Presumably this is a quote from Ross Douthat or some other benevolent sexist who Loretta Redd (PhD) was planning on critiquing. She may have meant to expand her article on rape culture to cover how the sentiments expressed in this quote—that women being able to choose how to present their bodies is dangerous, that women behaving in stereotypically masculine ways is wrong, and that women are responsible for controlling inherently irresponsible men—subtly reinforces the idea that women who “act out” are asking for trouble. But instead, the effect of this quote, coming right after Redd’s remarks about the moral depravity of Weiner et al., may lead the incautious reader to think that Loretta Redd, PhD is suggesting that Weiner’s behavior and the increasing autonomy of women are both aspects of the same (imaginary) moral decline.

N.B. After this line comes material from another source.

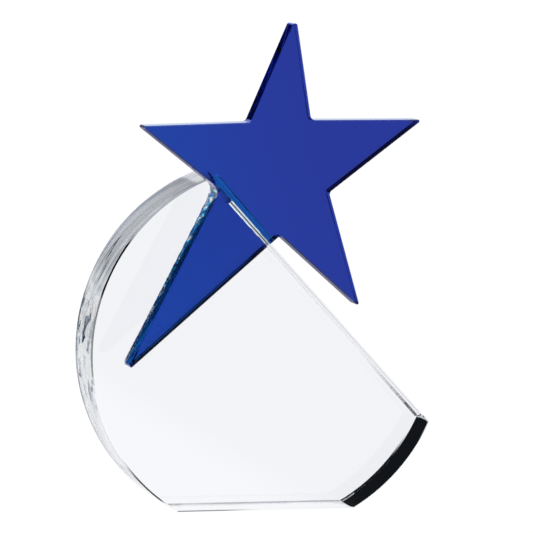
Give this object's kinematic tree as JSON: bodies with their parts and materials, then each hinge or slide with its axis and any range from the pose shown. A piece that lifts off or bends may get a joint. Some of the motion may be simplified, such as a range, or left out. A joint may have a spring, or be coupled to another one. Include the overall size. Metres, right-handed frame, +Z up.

We then make another jump. Redd was apparently planning on later publishing a piece about the impact of technology on pornography. It’s obvious that this was intended to be a subsequent article because she makes a cute reference to her article about Weiner and Filner:

I don’t know if Mr. Weiner or Mayor Filner in San Diego spend hours engaged in on-line pornography, but I wouldn’t be surprised.

Her notes contain some statistics about pornography consumption by young people today:

Dr. Jennings Bryant, in a review of 600 third-year high school students discovered that 91% of males and 82% of females had been exposed to explicit on-line pornography.

With the advent of search engines, M. Ybarra and K. Mitchell of Internet Solutions for Kids, Inc., declare in their study on this subject that deliberate exposure to pornographic sites is now surpassing that of accidental exposure.

It’s hard to say what the objective of this column was to be, because these notes are mixed up with some quotes pulled from—I can only guess—the American Family Association:

Our children under the age of 12 are being exposed to pornography with devastating impact on healthy age-appropriate sexual development.

The imagery is far beyond their years and can permanently distort beliefs about sexual aggression or the treatment of women.

In decades past, teenage sexual curiosities were satisfied by peering at the nubile breasts or male nudity of some Old Master’s paintings or sneaking a peek at a big brother’s copy of Playboy. Today’s world is far more graphic, emotionally more jarring, and physically more dangerous because limits to access are becoming more difficult to maintain.

There isn’t anything healthy for anyone about internet pornography … There isn’t anything appropriate about pre-pubescent children gaining access to images that can distort their concept of human relations forever.

The result of this mistake, which I’m sure nobody regrets more than Loretta Redd, PhD, is to suggest that the fact that relatively fewer young people are accidentally stumbling across porn is itself a crisis, and that teens were healthier when their sexual desires were more stigmatized than they are now.

No doubt the former notes were the beginnings of Redd’s article on the need for more comprehensive sex education that encourages safety and consent instead of ignorance and fear, and the need not for internet filters but better porn that itself teaches healthy sexuality. And surely the latter quotes were to be gleefully torn apart as the moral panic of those with reactionary views of sexuality.

It’s too bad that these sketchy but promising ideas were published prematurely. And the second half of the essay is also peppered with some unrelated psychological musings on the possibility of sexual pathology as an explanation for why Anthony Weiner was compelled to ruin his career for a few dick pics.

I trust, however, that this error will be addressed, and that eventually we will see the full flowering of Loretta Redd’s intellect.